»»
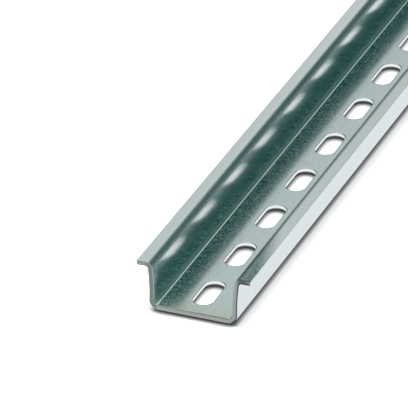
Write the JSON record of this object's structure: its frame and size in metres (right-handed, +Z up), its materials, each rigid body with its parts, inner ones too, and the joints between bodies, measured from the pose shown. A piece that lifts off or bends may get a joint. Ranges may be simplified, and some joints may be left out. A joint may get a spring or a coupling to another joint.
{
  "type": "din rail",
  "caption": "Top-hat mounting rail, 35 mm wide and 15 mm high, rolled from slotted zinc-plated steel strip for clip-on electrical devices.",
  "frame": {"origin": "underside of the base, midway along the rail and midway across it", "axes": "+Z up from the base to the flanges, Y along the rail, X across it"},
  "size_m": [0.035, 1, 0.015],
  "materials": {
    "zinc_plated_steel": "bright zinc plating with a clear blue-green passivation; smooth webs, grainy base, sheared ends"
  },
  "bodies": {
    "root": {"rail": "zinc_plated_steel"}
  },
  "joints": []
}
««
» **THE REQUEST**: Quote the data above in full, changing nothing.

» **ANSWER TO THIS TASK**:
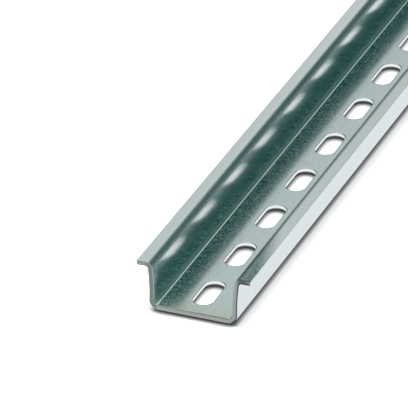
Write the JSON record of this object's structure: its frame and size in metres (right-handed, +Z up), its materials, each rigid body with its parts, inner ones too, and the joints between bodies, measured from the pose shown. A piece that lifts off or bends may get a joint. Ranges may be simplified, and some joints may be left out. A joint may get a spring or a coupling to another joint.
{
  "type": "din rail",
  "caption": "Top-hat mounting rail, 35 mm wide and 15 mm high, rolled from slotted zinc-plated steel strip for clip-on electrical devices.",
  "frame": {"origin": "underside of the base, midway along the rail and midway across it", "axes": "+Z up from the base to the flanges, Y along the rail, X across it"},
  "size_m": [0.035, 1, 0.015],
  "materials": {
    "zinc_plated_steel": "bright zinc plating with a clear blue-green passivation; smooth webs, grainy base, sheared ends"
  },
  "bodies": {
    "root": {"rail": "zinc_plated_steel"}
  },
  "joints": []
}